Peter Lalor, in The Australian, 27 December 2012
A HOSTILE Mitchell Johnson gave Australia the upper hand against the touring Sri Lankans yesterday but his top-order teammates were less than convincing on the first day of the Boxing Day Test at the MCG. With the game prised wide open by what is almost a third-choice Sri Lankan pace attack, the first three Australian batsmen had the chance to inflict even further misery on the visitors, who had only 156 runs to defend.
By stumps, Shane Watson (13) and Michael Clarke (20) were the unbeaten batsmen, with the score on 3-150, but Australia’s position could have been so much better after stunning the tourists with the ball earlier in the day. Dave Warner was ominous and hard to fault in his brave, but not crazy, dash from zero to 62 in 46 balls. Sticking to his tried and tested “see ball, hit ball” mantra, he peeled off eight fours and a six and had a century there for the taking before he fell for a pull-shot trap set the ball before.
Warner is in good shape – yesterday was his third half-century in as many innings. And while he may be viewed as a one-dimensional slogger it is worth remembering that in the second innings in Hobart his run rate was less than half of yesterday’s. He is much more than a crash-and-bash merchant. That he didn’t cash in at the MCG should bother him, but he won’t have as many regrets as Ed Cowan and Phil Hughes. Both will feel frustrated by what happened.
Hughes was on 10, stationary and ball-watching, when Cowan ran past him for a short single off a misfield. It’s the second time the recalled batsman has been involved in a run-out in as many Tests, but in the last game it was Warner who paid the price for the misunderstanding.
When you are trying to rebuild your career, as Hughes is, you cannot afford those sorts of dismissals. Having two wickets fall in reasonably quick succession, the onus was on Cowan (36) to hang around, but he was gone before another run was added, slicing a cut shot straight to Mahela Jayawardene at second slip from the bowling of Dhammika Prasad. It wasn’t that bad a shot, but it was that good a catch.

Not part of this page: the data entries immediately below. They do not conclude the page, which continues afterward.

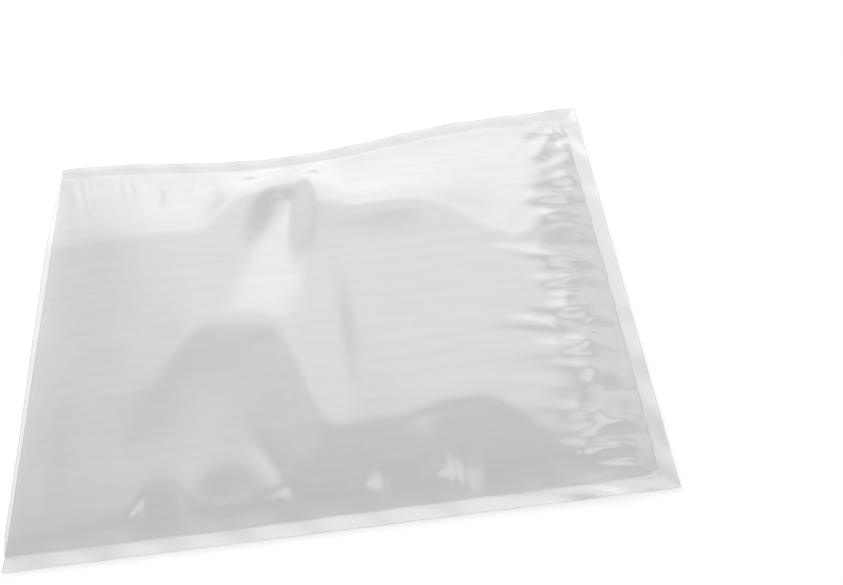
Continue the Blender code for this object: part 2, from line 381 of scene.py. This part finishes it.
def seal_slope(inset, width, rounding):
    """0 at a seal, rising evenly over the width to 1, rounded at the top."""
    return 1 - soft_ramp(width - inset, rounding) / soft_ramp(width, rounding)


def fold(x, y, place_along, place_across, long, wide, turn, height):
    """One soft fold or hollow."""
    dx = x - along(place_along)
    dy = y - across(place_across)
    c, s = math.cos(math.radians(turn)), math.sin(math.radians(turn))
    return height * np.exp(-(((dx * c + dy * s) / long) ** 2) - ((dy * c - dx * s) / wide) ** 2)


def arch(x, place_along, half_length, added):
    """Width that a short stretch adds to a slope."""
    return added * np.exp(-(((x - along(place_along)) / half_length) ** FLAT_TOP))


def seal_slopes(x, y):
    """0 at the three seals and 1 where the front panel lies free of them."""
    near, far, bottom = insets(x, y)
    blur = LONG_SLOPE_BLUR
    long_from, long_to = along(LONG_SLOPE_FROM), along(LONG_SLOPE_TO)
    long_part = ease(x, long_from - blur, long_from + blur)
    long_part = long_part - ease(x, long_to - blur, long_to + blur)
    near_width = NEAR_SLOPE + (NEAR_SLOPE_LONG - NEAR_SLOPE) * long_part
    near_width = near_width + sum(arch(x, *terms) for terms in NEAR_ARCHES.values())
    at_dent = np.exp(-(((x - along(DENT_ALONG)) / DENT_BESIDE) ** FLATTER_TOP))
    to_bottom = ease_along(x, FAR_WIDENS_FROM, FAR_WIDENS_TO)
    far_width = FAR_SLOPE + (FAR_SLOPE_AT_BOTTOM - FAR_SLOPE) * to_bottom
    far_width = far_width + (FAR_SLOPE_AT_DENT - FAR_SLOPE) * at_dent
    bottom_width = BOTTOM_SLOPE * (1 + BOTTOM_UNEVEN * waver(y, BOTTOM_UNEVEN_PITCH))
    slopes = seal_slope(near, near_width, NEAR_ROUNDING)
    slopes = slopes * seal_slope(far, far_width, FAR_ROUNDING)
    return slopes * seal_slope(bottom, bottom_width, BOTTOM_ROUNDING)


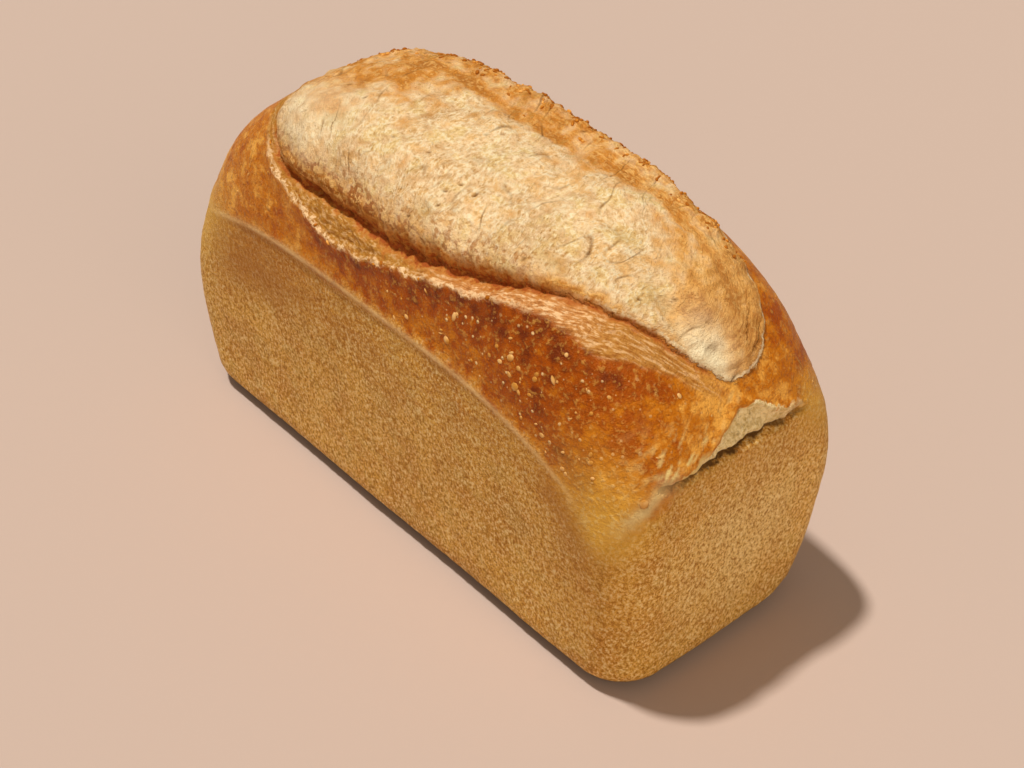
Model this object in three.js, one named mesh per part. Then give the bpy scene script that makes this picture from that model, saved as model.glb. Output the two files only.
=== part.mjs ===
// A white tin loaf: straight walls shaped by the tin, a dome that rose above the rim, and one long
// slash in its top that burst open into a pale bloom with a deep groove and a lip along its near edge.
// Millimetres, +Z up. X runs along the loaf, -Y is the side with the groove, +X the end with the tear.

import * as THREE from 'three';

// ---- driving dimensions ------------------------------------------------------------------------

// Walls, as the tin shaped them
const BASE_HALF_LENGTH = 126.3;
const BASE_HALF_WIDTH = 50;
const FLARE = 0.062; // how far each wall leans out for each millimetre of height
const CORNER_RADIUS = 18.5; // of the upright corners
const FOOT_RADIUS = 10; // of the edge between the walls and the base
const BLUNT_HEIGHT = 38; // below this three of the upright corners grow blunter, by these much at the base
const BLUNT_FAR_RIGHT = 14;
const BLUNT_NEAR_LEFT = 5;
const BLUNT_FAR_LEFT = 9;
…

Cowan is in good form, but is leaving runs out in the middle uncollected. He has a century and two 50s from the previous four Tests this summer and should have helped himself to a bit more of that action yesterday.
Australia will look to establish a big lead today. Earlier, the new-look Australian pace attack had romped through a half-hearted Sri Lankan batting attack.
Mitchell Johnson celebrated his second recall of the summer while Jackson Bird did his best to make Mitchell Starc feel all the more miserable for missing out. The paceman, who finished with 2-32, made sure his debut was one to remember, removing opener Dimuth Karunaratne (5) with just the 10th ball of his Test career.
Johnson took the new ball, pitched up early and made the next breakthrough, removing Dilshan Tillakaratne (11) with a delivery the batsman played all around. “That was the ball I wanted to bowl to him,” the left-armer said later. “I think I have got him out playing that same shot – he swings pretty hard at it – that was the ball I was trying to set him up with.”
Kumar Sangakkara (58) was the only Sri Lankan batsman to offer any resistance or show any sustained ability to chose the right shot. On the way to his half-century he became the 10th and equal-fastest batsman to 10,000 runs (195 innings).
At one stage, he cover drove Johnson for a series of fours and, while the bowler said he would prefer a full delivery to a short one finding the boundary, shortened his length in the second session and picked up three more wickets. The last of these, Sangakkara, gave him his 200th in Test match cricket.
“Later on I thought I could use those shorter balls,” Johnson said. “The wicket was a bit tennis-bally and, speaking to Michael, he said to use the short ball a little more often and get that fuller ball up there for the drive. It worked for me today, but I think we worked well as a bowling unit.”
Sri Lanka coach Graham Ford said after the match the side was disappointed to be “back to playing catch-up” and admitted his batsmen were indecisive about when to “defend, attack or leave”. He dismissed suggestions a pre-Test clash between Sangakkara, the team manager and the board had impacted on the performance.